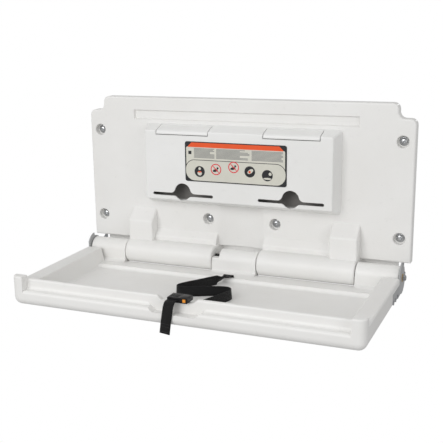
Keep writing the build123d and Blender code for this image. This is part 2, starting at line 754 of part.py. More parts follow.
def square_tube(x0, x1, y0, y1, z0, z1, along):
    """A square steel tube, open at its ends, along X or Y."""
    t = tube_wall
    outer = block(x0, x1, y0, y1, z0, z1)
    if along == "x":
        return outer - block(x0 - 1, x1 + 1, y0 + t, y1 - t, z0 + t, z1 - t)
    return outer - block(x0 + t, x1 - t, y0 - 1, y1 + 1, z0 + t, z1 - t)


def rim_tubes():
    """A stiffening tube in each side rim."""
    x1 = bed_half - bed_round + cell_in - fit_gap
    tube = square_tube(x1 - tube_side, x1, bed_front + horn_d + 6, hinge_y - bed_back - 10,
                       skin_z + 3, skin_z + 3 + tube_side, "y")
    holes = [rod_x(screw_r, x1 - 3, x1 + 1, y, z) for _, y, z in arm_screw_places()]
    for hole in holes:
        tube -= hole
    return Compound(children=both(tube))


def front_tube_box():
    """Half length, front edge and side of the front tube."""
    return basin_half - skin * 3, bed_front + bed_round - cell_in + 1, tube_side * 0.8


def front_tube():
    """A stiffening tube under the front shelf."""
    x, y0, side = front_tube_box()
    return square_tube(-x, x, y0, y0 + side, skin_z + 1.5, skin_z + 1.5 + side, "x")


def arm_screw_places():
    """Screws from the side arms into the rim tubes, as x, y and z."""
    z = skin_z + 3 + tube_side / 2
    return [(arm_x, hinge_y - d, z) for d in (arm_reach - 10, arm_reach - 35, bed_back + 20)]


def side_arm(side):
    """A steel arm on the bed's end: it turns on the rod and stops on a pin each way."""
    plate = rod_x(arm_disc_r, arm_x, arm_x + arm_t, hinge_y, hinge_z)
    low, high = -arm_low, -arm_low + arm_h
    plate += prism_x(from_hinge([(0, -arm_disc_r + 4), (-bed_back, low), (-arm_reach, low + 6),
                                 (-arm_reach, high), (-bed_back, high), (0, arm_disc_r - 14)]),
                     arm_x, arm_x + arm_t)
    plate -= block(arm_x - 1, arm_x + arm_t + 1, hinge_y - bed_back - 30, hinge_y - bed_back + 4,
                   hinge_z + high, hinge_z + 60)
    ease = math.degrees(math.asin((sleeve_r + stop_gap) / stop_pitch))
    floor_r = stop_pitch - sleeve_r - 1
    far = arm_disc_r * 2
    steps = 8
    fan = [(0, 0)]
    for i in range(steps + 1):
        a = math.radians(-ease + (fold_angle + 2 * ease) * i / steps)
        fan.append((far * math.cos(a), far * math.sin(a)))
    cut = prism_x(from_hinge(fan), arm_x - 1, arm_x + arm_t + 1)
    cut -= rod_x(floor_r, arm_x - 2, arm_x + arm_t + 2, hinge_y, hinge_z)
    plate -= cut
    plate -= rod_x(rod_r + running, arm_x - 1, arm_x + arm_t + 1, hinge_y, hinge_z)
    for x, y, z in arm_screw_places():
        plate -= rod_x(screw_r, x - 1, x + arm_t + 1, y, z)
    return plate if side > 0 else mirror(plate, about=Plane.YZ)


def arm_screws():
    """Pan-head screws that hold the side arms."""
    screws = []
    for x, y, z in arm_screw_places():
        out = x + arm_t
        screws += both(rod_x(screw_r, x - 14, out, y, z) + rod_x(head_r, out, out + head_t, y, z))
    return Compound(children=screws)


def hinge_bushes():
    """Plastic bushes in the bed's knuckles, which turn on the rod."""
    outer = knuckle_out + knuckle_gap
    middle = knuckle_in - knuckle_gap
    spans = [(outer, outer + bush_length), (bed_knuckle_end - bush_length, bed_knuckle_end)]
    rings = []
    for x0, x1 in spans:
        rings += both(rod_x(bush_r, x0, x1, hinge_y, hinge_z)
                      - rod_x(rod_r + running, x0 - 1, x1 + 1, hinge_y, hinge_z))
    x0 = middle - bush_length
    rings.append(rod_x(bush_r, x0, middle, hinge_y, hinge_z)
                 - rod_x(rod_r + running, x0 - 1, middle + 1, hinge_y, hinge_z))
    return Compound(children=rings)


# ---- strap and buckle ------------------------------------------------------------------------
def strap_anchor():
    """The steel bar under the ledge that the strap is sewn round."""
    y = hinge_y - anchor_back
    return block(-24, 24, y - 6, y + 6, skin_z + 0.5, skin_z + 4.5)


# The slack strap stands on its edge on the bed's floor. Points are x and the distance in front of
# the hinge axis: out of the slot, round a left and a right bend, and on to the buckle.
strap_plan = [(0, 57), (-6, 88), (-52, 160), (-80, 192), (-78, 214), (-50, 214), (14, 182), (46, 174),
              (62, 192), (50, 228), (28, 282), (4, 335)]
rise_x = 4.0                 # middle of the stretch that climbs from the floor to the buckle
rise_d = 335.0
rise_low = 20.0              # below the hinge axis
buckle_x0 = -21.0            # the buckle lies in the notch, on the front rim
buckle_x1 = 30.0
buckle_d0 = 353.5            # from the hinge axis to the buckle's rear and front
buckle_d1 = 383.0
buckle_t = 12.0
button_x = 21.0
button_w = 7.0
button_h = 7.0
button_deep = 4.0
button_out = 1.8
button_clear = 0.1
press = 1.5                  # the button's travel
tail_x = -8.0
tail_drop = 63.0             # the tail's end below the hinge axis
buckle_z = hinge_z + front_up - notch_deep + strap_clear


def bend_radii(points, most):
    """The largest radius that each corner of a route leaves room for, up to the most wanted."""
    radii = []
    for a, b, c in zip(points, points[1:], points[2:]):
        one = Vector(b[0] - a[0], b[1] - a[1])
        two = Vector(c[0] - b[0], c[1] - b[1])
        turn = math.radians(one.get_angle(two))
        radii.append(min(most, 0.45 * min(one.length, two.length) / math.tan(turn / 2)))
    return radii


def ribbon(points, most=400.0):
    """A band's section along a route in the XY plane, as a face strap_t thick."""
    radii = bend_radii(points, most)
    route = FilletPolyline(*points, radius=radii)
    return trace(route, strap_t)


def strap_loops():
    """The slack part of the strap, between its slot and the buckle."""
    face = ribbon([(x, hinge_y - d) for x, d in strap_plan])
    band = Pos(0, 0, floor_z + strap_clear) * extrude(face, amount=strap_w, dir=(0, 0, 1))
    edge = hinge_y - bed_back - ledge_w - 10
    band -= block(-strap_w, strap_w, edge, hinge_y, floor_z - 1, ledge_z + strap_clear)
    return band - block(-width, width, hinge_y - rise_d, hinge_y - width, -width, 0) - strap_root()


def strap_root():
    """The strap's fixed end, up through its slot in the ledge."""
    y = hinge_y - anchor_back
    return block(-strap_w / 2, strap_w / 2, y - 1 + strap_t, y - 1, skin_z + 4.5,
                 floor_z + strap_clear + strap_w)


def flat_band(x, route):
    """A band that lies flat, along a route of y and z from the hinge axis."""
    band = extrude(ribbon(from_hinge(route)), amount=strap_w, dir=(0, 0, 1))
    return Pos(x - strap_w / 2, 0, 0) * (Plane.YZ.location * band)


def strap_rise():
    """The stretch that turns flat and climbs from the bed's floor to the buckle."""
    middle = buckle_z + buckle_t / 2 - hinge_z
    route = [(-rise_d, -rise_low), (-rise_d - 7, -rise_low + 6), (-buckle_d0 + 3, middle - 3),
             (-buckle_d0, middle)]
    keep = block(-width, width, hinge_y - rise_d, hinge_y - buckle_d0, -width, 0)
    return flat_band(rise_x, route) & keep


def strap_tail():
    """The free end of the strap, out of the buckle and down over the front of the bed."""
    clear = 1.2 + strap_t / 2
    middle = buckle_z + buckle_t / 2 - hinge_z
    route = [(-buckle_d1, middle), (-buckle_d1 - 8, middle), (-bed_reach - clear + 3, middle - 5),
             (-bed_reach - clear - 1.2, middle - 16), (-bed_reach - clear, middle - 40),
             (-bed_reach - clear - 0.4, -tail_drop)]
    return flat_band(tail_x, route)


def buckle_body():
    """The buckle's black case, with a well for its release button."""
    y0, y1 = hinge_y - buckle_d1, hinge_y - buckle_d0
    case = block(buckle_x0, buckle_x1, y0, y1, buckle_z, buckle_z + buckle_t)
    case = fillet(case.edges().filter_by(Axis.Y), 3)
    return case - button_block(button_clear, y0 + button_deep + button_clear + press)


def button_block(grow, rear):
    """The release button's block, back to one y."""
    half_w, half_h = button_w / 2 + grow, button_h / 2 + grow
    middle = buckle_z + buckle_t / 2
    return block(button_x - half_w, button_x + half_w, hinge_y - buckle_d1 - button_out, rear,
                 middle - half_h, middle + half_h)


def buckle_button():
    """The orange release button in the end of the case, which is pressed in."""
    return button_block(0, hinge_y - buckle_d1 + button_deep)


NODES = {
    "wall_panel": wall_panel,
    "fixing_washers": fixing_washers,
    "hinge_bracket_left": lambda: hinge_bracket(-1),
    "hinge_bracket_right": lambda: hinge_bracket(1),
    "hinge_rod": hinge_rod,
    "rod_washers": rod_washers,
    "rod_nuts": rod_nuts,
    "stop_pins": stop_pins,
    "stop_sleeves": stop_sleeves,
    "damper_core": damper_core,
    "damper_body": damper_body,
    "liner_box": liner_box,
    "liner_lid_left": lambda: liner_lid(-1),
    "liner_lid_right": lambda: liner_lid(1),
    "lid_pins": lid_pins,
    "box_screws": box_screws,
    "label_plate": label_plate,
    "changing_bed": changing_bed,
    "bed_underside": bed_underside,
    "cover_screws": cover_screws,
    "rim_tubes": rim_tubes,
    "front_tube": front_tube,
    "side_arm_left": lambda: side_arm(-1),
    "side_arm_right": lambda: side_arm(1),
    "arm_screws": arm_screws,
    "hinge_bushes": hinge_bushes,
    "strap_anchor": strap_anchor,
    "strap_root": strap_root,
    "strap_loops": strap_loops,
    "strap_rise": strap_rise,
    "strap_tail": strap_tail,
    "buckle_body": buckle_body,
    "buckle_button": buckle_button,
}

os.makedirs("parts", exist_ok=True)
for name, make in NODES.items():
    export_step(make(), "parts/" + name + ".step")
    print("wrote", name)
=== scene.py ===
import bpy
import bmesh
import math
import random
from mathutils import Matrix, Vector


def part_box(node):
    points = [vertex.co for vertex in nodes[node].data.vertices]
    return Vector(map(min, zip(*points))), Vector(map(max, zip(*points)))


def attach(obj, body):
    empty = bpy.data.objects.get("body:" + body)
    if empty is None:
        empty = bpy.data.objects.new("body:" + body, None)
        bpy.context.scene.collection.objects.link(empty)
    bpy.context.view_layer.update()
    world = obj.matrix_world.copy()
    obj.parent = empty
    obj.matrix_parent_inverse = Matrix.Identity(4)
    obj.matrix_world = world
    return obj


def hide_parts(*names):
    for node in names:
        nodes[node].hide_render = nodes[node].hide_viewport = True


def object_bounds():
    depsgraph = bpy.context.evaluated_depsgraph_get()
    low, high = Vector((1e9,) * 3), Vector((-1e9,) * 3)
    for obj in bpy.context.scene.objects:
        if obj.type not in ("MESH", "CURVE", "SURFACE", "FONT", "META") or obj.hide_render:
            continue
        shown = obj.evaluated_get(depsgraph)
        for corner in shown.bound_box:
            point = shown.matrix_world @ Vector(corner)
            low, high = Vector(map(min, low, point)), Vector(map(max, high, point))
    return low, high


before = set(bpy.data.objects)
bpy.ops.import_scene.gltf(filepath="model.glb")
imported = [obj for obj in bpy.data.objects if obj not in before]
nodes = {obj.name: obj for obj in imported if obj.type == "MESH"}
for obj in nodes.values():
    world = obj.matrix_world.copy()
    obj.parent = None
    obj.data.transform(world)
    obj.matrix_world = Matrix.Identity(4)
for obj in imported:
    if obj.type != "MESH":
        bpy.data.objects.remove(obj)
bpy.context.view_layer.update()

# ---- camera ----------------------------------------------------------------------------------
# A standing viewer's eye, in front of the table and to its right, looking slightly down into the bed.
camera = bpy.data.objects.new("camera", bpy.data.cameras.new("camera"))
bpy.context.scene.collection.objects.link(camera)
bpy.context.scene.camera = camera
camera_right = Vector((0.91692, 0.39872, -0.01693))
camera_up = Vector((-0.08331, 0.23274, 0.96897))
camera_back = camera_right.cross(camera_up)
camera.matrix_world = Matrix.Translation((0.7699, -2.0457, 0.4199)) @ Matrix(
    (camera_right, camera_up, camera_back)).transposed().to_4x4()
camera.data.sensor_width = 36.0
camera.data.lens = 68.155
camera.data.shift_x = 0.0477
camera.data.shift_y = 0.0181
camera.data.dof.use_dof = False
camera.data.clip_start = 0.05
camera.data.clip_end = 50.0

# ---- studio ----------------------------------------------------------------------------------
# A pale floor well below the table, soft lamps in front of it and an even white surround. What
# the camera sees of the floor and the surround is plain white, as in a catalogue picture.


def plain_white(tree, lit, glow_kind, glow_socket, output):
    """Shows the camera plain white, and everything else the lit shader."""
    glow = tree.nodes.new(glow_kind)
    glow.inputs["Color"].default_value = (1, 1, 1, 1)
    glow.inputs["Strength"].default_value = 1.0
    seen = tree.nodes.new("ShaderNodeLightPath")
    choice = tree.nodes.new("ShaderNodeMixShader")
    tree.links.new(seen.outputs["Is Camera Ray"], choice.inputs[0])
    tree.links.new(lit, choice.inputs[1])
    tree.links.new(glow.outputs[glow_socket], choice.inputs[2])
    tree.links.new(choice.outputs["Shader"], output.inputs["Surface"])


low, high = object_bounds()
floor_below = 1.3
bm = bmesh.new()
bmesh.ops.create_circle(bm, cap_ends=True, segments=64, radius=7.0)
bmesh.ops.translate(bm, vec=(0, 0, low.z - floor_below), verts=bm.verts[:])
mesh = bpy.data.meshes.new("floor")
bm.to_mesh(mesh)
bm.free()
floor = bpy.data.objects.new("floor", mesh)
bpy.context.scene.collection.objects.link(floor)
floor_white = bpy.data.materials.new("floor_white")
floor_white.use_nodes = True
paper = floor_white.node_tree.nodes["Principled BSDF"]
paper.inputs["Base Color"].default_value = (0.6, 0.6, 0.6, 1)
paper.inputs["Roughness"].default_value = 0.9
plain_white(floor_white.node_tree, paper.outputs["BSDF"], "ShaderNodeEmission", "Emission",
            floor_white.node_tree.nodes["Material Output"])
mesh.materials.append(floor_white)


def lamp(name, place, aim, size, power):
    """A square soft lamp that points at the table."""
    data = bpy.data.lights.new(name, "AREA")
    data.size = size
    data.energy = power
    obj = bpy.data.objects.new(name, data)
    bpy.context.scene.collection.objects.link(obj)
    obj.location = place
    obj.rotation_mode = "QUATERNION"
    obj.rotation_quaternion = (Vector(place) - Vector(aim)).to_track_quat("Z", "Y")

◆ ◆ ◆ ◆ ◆

TASK REQUIREMENTS →
Copy out exactly the lines from the one containing "for name, make" to the one containing "bpy.data.objects.remove(obj)", both ends inclusive.

RESPONSE TO THIS EXERCISE →
for name, make in NODES.items():
    export_step(make(), "parts/" + name + ".step")
    print("wrote", name)
=== scene.py ===
import bpy
import bmesh
import math
import random
from mathutils import Matrix, Vector


def part_box(node):
    points = [vertex.co for vertex in nodes[node].data.vertices]
    return Vector(map(min, zip(*points))), Vector(map(max, zip(*points)))


def attach(obj, body):
    empty = bpy.data.objects.get("body:" + body)
    if empty is None:
        empty = bpy.data.objects.new("body:" + body, None)
        bpy.context.scene.collection.objects.link(empty)
    bpy.context.view_layer.update()
    world = obj.matrix_world.copy()
    obj.parent = empty
    obj.matrix_parent_inverse = Matrix.Identity(4)
    obj.matrix_world = world
    return obj


def hide_parts(*names):
    for node in names:
        nodes[node].hide_render = nodes[node].hide_viewport = True


def object_bounds():
    depsgraph = bpy.context.evaluated_depsgraph_get()
    low, high = Vector((1e9,) * 3), Vector((-1e9,) * 3)
    for obj in bpy.context.scene.objects:
        if obj.type not in ("MESH", "CURVE", "SURFACE", "FONT", "META") or obj.hide_render:
            continue
        shown = obj.evaluated_get(depsgraph)
        for corner in shown.bound_box:
            point = shown.matrix_world @ Vector(corner)
            low, high = Vector(map(min, low, point)), Vector(map(max, high, point))
    return low, high


before = set(bpy.data.objects)
bpy.ops.import_scene.gltf(filepath="model.glb")
imported = [obj for obj in bpy.data.objects if obj not in before]
nodes = {obj.name: obj for obj in imported if obj.type == "MESH"}
for obj in nodes.values():
    world = obj.matrix_world.copy()
    obj.parent = None
    obj.data.transform(world)
    obj.matrix_world = Matrix.Identity(4)
for obj in imported:
    if obj.type != "MESH":
        bpy.data.objects.remove(obj)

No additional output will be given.